Everton have long employed two full-backs who mix defensive diligence with attacking force.

Leighton Baines and Seamus Coleman have made a combined 670 appearances for the Club. Between them, this inventive, quick-witted duo have directly contributed to 153 goals.

Carragher possibly had the pair in mind when he revealed his outlook on full-backs had shifted.

“They are now judged by how many crosses they provide rather than how many they stop,” he reckons.

Digne’s figures stand up on both counts.

Against West Ham the 25-year-old won a hefty 80 per cent of his duels – 12 of 15 – and completed two interceptions and one clearance.

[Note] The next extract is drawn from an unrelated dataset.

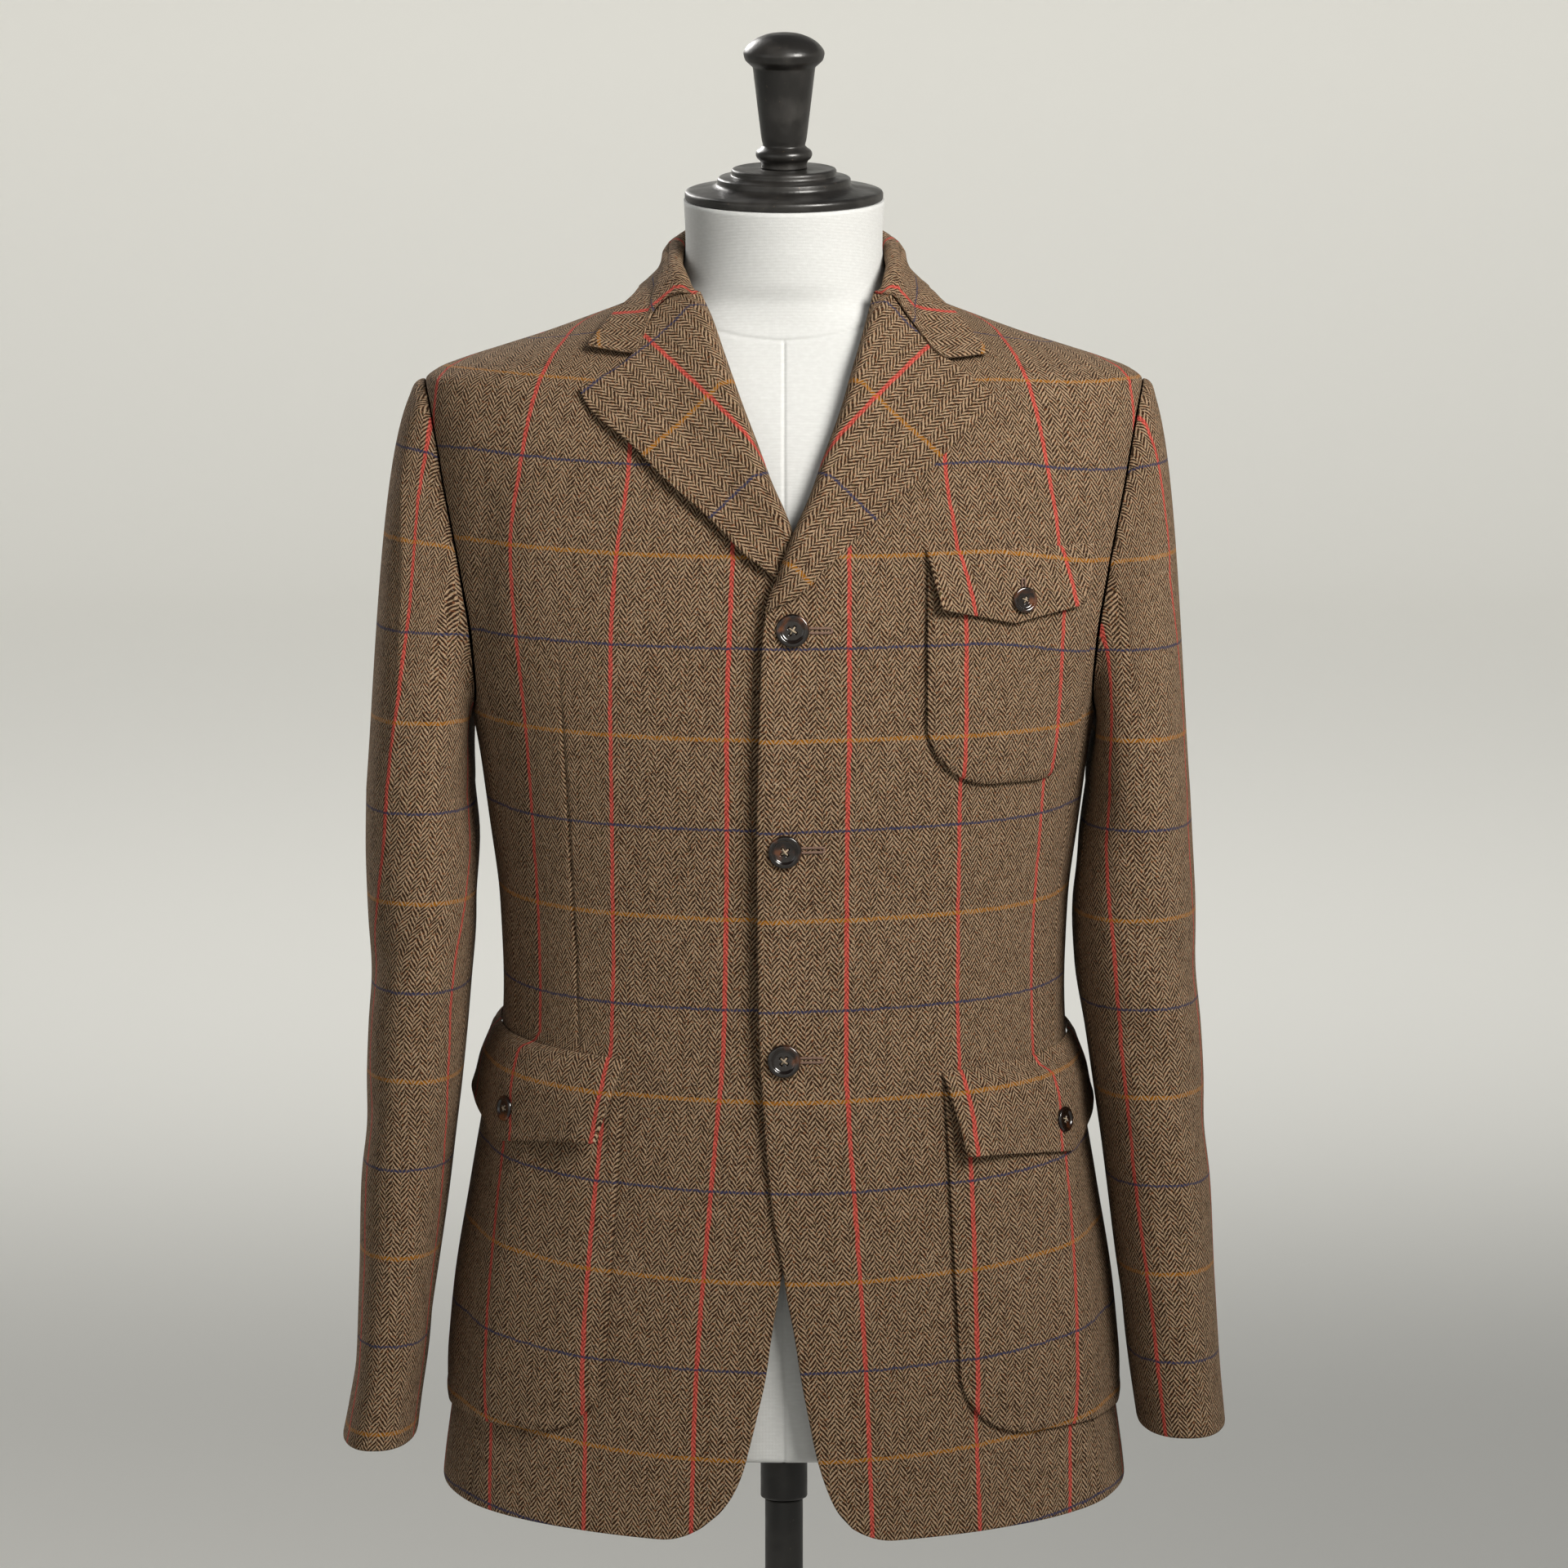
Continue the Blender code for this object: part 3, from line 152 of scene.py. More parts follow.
def along(points: Array, share: Array) -> Array:
    """Point at a share of the length of a smooth line through a few points.

    Args:
        points: one row for each point.
        share: 0 at the first and 1 at the last.

    Returns:
        Points, one more axis than share.
    """
    steps = np.linalg.norm(np.diff(points, axis=0), axis=1)
    lengths = np.concatenate([[0.0], np.cumsum(steps)]) / steps.sum()
    return np.stack([monotone(lengths, points[:, c], share) for c in range(points.shape[1])], axis=-1)


def run_lengths(points: Array, axis: int) -> Array:
    """Length walked over a grid of points along one of its axes, from 0."""
    steps = np.linalg.norm(np.diff(points, axis=axis), axis=-1)
    start = np.zeros_like(np.take(steps, [0], axis=axis))
    return np.concatenate([start, np.cumsum(steps, axis=axis)], axis=axis)


def bilinear(grid: Array, row: Array, col: Array) -> Array:
    """Value of a grid at a fractional row and column, held at its rim.

    Args:
        grid: values by row and column.
        row: where it is read along the first axis.
        col: where it is read along the second axis.

    Returns:
        The values, in the shape of row.
    """
    row = np.clip(row, 0, grid.shape[0] - 1.001)
    col = np.clip(col, 0, grid.shape[1] - 1.001)
    r, c = row.astype(int), col.astype(int)
    fr, fc = row - r, col - c
    return (grid[r, c] * (1 - fr) * (1 - fc) + grid[r + 1, c] * fr * (1 - fc)
            + grid[r, c + 1] * (1 - fr) * fc + grid[r + 1, c + 1] * fr * fc)


def oval_radius(angle: Array, width: Array, depth: Array, power: Array | float) -> Array:
    """Distance from the middle of a rounded section to its outline.

    The section is a superellipse: (x / width)^power + (y / depth)^power = 1.

    Args:
        angle: angle from the x axis.
        width: half its width.
        depth: its depth on that side.
        power: roundness; 2 is an ellipse.

    Returns:
        The distances.
    """
    inverse = (np.abs(np.cos(angle)) / width) ** power + (np.abs(np.sin(angle)) / depth) ** power
    return inverse ** (-1 / power)


def oval_reach(share: Array, power: Array | float) -> Array:
    """Place along one axis of a superellipse, as a share of its half axis, from that along the other."""
    return np.clip(1 - np.abs(share) ** power, 1e-9, None) ** (1 / power)


# ---------------------------------------------------------------- the body that carries the cloth

CLOTH = 0.0022
SEAM = 0.0004
REST = 0.0005
LIE = CLOTH + REST
FLAP_CLEAR = 0.0008
CHORDS = 70
CHORD_TURN = 1.75
TOP_ROW = 0.999


@dataclass(frozen=True)
class Crease:
    """Soft trough or ridge on the body, straight from one place to another.

    The places are the arc length from the centre front and the height. Depth is negative for a trough. Its
    section is a bell across the line and fades towards both ends.
    """

    arc_from: float
    z_from: float
    arc_to: float
    z_to: float
    width: float
    depth: float

    def relief(self, across: Array, height: Array) -> Array:
        """How far the cloth moves out because of this crease.

        Args:
            across: arc length from the centre line.
            height: height of each point.

        Returns:
            The distances.
        """
        run = np.array([self.arc_to - self.arc_from, self.z_to - self.z_from])
        length = float(np.linalg.norm(run))
        run = run / length
        dx, dz = across - self.arc_from, height - self.z_from
        share = (dx * run[0] + dz * run[1]) / length
        off = (dx * -run[1] + dz * run[0]) / self.width
        ends = smooth_step(share, -0.18, 0.30) * (1 - smooth_step(share, 0.70, 1.18))
        return self.depth * np.exp(-off**2) * ends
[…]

All this requires some endurance.

“I train every day,” promised Digne on the day he signed. “I trained alone during my holidays and when I went back with the team in Barcelona I worked hard. I am fit.”

The 11.2 km [seven miles] Digne covered in Sunday’s game indicates we can add honesty to his list of attributes.

Only fellow full-back Jonjoe Kenny – another whose armoury extends far beyond a capacity to stifle his winger – and West Ham’s brisk attacker Felipe Anderson embarked on more sprints than Digne’s 14.

And Digne does sprint. At full pelt he hit 32kph [19.9mph}, making him the third fastest player on the pitch behind renowned speedsters Dominic Calvert-Lewin and Kurt Zouma.

People steeped in football will tell you, it is essential to trust your eyes, too, when assessing a player – that the numbers act to validate your initial impression.

Former England defender Matthew Upson spoke at the weekend of how his old Luton Town boss David Pleat would watch the club’s youth team in action on a Saturday morning before reporting for first-team duties, keen to form his own opinions on the talent emerging through the ranks, rather than rely on second-hand information and reams of data.

Dave Jones, the former Everton centre-back and Southampton manager, once abandoned a scouting mission during the warm-up. “I thought the player was looking for a pound coin on the floor,” said Jones.


Watching Digne tells its own story. He applies his change of pace and balance to glide past markers. Free of company, he is quick to lift his head and invariably send over a precision cross. His deliveries to set up goals for Dominic Calvert-Lewin against Rotherham United and Huddersfield Town were peaches.

Digne doesn’t admire his handiwork once he’s dispossessed an opponent, either. A bundle of energy, he is immediately on his toes, providing a passing option or surging upfield.

This is a 21-cap footballer, someone bred to win and who has amassed a stack of silverware from his time with PSG and Barca, but who retains his boyish enthusiasm for football.

Asked after the Blues had lost to West Ham whether he could glean some personal solace from his own forceful performance, Digne dismissed the notion out of hand.

“I don’t care. I prefer to win,” said Digne.

“I would swap the [man-of-the-match] trophy for three points. We need to win the next match.”

Everton go to Arsenal on Sunday.

“It is all the same,” says Digne. “Arsenal, West Ham, Manchester City, when you play in the Premier League you know it is hard every week.

“We need to work and work hard all week.”

Much like Shane Warne encouraged a fresh generation of leg spinners, an era of rampaging full-backs has spawned a new breed.

Digne is competing for a place in his national team squad with World Cup winner Lucas Hernandez and Benjamin Mendy, who Pep Guardiola made the most expensive full-back on the planet when he paid £52million to take him from Monaco to Manchester City.

Indeed, Guardiola shelled out £50m for right-back Kyle Walker in the same summer.

Full-backs have stepped out of from the chorus line to inhabit centre stage. And Everton have another who belongs in the spotlight.

“Lucas can get that place back in the French squad, definitely,” says Dacourt. “Lucas Hernandez is a little bit in front because he won the World Cup and there is a special spirit in the team now.

“But if Lucas plays regularly, he will come back.

“I am very happy he signed for Everton because Everton deserve to have top players.”